> Written instruction
Your answer should consist only of the lines below from the one with "for node, shape" through the one with "points = [vertex.co", copied exactly.

> Given information
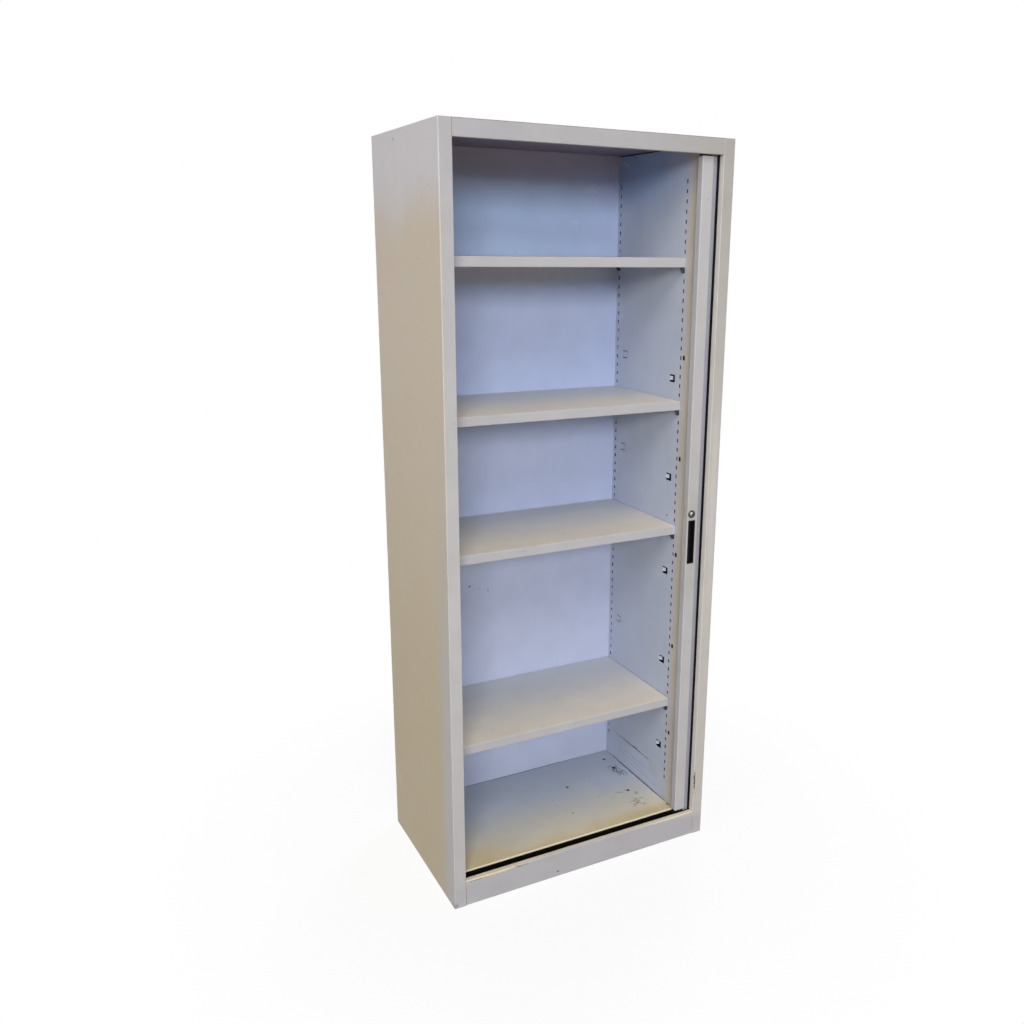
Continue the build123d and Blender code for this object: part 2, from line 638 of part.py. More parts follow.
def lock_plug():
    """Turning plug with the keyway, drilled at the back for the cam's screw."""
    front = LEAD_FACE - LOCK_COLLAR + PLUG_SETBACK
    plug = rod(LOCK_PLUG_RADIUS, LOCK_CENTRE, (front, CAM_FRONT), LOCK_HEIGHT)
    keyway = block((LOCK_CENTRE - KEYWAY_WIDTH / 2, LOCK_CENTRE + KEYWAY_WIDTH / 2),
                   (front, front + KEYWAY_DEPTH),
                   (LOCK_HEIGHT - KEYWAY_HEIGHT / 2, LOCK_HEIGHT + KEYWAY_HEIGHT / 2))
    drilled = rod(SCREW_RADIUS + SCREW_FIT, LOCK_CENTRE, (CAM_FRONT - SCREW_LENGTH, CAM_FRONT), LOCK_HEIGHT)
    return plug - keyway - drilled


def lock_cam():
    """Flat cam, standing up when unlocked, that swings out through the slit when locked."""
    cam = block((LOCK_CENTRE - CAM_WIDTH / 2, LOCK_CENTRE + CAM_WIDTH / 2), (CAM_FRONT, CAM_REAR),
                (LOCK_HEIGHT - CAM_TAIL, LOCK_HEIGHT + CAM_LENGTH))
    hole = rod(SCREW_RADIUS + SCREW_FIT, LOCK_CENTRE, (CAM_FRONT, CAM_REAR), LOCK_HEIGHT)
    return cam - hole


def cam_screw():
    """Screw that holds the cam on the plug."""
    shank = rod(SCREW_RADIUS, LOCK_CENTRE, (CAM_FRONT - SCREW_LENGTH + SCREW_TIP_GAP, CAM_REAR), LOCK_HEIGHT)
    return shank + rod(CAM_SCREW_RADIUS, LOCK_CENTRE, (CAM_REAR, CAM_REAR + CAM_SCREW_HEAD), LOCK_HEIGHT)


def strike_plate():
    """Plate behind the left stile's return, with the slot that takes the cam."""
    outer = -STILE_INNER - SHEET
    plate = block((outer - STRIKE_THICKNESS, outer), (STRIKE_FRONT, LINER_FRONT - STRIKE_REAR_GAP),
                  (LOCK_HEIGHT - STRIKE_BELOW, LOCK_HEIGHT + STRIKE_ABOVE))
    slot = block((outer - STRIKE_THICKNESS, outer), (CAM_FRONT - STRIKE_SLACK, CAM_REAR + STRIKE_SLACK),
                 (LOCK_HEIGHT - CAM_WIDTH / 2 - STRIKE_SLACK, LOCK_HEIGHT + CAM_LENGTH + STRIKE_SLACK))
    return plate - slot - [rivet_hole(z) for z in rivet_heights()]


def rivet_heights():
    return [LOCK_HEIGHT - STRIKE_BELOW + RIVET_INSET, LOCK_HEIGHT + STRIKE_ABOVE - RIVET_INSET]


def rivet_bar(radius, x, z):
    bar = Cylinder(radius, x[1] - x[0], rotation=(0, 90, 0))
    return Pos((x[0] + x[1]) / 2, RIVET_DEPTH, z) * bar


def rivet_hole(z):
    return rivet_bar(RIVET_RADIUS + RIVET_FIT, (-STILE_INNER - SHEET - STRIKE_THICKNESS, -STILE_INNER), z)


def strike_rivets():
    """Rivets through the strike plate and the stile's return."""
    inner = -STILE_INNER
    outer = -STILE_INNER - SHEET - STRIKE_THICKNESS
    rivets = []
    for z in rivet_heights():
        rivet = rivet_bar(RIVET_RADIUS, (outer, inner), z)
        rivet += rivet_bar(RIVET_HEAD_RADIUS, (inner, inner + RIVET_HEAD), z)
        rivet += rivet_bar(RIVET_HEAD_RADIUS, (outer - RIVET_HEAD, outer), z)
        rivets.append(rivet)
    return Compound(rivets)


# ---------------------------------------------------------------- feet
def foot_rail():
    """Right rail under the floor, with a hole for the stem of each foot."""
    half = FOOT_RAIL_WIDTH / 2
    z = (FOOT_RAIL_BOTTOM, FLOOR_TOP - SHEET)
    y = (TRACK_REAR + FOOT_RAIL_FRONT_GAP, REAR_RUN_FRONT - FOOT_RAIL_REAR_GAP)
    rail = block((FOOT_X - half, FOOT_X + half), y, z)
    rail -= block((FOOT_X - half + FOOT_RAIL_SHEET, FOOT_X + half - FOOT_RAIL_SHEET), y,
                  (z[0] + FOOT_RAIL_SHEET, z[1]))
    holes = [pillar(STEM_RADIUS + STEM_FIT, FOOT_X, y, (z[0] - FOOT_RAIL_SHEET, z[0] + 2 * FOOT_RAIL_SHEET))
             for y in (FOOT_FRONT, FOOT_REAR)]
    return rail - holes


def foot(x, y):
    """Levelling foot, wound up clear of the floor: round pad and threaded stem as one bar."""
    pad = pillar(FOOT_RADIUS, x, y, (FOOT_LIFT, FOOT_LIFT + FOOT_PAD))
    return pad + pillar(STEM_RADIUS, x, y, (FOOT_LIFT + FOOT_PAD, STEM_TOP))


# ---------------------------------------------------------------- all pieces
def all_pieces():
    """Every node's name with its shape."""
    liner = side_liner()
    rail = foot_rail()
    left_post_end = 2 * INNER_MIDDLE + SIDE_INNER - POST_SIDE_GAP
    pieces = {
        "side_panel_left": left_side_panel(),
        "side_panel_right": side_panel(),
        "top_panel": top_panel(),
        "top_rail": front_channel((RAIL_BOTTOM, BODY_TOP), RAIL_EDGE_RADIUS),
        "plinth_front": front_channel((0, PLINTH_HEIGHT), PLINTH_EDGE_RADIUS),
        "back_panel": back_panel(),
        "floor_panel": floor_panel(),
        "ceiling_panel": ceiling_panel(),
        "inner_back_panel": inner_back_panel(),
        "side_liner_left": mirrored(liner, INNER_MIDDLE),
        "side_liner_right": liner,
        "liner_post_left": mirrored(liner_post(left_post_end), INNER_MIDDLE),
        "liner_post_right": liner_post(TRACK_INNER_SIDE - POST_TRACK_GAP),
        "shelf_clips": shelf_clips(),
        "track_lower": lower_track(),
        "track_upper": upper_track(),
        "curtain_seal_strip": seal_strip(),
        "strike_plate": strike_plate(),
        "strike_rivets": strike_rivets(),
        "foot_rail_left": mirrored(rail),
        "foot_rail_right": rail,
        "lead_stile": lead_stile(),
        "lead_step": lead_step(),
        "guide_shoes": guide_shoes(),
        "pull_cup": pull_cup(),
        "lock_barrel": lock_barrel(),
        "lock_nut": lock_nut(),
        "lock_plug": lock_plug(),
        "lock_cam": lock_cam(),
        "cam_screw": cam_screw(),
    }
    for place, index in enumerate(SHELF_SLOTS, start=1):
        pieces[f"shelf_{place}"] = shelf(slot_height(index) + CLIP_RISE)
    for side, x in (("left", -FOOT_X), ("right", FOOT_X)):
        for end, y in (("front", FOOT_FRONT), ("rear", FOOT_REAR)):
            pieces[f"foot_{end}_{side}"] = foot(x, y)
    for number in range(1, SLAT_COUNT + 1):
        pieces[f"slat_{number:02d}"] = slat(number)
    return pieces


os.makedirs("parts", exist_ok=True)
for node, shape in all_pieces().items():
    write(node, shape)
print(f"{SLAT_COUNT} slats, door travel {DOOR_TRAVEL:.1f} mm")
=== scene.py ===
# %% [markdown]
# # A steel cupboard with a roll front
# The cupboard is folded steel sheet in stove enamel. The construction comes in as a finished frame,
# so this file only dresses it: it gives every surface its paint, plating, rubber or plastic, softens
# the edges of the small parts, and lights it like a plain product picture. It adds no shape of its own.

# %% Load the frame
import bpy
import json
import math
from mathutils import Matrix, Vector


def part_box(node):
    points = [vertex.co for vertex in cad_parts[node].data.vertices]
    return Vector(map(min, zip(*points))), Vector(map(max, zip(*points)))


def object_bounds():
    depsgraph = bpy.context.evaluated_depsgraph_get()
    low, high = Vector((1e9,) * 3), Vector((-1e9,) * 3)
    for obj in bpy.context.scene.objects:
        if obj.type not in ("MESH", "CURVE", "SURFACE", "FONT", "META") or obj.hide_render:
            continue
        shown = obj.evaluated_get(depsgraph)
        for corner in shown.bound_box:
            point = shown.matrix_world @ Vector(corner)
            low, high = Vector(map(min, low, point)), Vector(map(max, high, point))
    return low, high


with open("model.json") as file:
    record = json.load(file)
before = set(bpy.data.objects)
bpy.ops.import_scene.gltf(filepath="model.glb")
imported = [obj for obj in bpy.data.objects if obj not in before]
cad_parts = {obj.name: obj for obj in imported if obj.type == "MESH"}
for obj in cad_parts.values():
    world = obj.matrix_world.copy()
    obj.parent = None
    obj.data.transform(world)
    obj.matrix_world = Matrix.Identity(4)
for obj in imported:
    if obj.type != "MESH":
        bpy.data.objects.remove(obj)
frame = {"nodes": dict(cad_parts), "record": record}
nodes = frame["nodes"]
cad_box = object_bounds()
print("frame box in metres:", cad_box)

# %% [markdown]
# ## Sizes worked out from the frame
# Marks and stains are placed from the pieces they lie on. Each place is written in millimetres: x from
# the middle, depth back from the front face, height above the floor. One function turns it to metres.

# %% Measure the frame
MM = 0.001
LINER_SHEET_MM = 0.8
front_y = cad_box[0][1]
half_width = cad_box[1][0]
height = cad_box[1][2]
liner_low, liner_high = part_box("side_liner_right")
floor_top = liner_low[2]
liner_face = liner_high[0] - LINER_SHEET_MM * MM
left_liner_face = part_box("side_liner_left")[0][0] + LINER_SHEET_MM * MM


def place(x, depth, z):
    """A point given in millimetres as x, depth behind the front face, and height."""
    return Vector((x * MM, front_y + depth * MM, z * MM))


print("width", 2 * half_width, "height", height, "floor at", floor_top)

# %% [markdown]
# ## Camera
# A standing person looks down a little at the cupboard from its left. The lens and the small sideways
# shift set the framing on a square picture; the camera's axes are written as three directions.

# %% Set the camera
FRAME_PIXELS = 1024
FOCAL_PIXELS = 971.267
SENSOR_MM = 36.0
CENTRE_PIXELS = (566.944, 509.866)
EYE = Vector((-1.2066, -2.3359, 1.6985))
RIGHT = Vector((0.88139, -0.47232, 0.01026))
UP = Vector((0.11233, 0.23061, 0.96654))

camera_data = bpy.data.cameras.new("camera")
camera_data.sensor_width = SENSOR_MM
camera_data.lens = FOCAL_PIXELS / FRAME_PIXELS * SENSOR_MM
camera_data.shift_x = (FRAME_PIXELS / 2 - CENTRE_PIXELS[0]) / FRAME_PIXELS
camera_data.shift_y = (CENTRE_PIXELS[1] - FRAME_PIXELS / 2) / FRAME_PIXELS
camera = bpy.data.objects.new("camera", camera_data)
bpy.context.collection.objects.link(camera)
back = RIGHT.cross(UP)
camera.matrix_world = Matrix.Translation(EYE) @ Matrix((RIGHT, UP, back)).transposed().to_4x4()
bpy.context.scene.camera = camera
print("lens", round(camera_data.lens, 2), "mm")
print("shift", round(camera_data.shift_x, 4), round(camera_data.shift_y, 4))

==

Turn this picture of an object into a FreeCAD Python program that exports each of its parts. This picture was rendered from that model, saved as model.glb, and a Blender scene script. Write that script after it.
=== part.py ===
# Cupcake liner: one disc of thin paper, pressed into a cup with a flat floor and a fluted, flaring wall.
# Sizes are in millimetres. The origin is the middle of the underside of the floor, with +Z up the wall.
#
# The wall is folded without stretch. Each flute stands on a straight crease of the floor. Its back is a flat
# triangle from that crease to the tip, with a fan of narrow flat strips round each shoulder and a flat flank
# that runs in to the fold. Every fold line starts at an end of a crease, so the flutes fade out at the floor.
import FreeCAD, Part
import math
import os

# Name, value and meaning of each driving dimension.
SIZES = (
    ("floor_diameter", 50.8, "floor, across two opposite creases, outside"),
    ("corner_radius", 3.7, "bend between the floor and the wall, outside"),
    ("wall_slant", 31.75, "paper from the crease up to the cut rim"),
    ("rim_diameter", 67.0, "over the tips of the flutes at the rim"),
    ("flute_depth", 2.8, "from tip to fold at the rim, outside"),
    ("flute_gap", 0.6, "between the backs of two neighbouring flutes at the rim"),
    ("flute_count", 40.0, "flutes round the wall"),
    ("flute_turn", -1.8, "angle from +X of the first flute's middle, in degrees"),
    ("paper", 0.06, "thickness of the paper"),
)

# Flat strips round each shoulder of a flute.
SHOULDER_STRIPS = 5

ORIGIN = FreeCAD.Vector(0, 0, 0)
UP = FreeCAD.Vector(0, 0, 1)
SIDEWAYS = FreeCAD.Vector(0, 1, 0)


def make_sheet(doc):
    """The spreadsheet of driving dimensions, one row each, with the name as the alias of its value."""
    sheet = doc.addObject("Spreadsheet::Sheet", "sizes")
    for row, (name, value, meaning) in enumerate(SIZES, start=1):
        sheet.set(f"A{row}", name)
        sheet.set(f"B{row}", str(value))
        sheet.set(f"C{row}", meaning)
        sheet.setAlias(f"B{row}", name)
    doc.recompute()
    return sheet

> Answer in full
for node, shape in all_pieces().items():
    write(node, shape)
print(f"{SLAT_COUNT} slats, door travel {DOOR_TRAVEL:.1f} mm")
=== scene.py ===
# %% [markdown]
# # A steel cupboard with a roll front
# The cupboard is folded steel sheet in stove enamel. The construction comes in as a finished frame,
# so this file only dresses it: it gives every surface its paint, plating, rubber or plastic, softens
# the edges of the small parts, and lights it like a plain product picture. It adds no shape of its own.

# %% Load the frame
import bpy
import json
import math
from mathutils import Matrix, Vector


def part_box(node):
    points = [vertex.co for vertex in cad_parts[node].data.vertices]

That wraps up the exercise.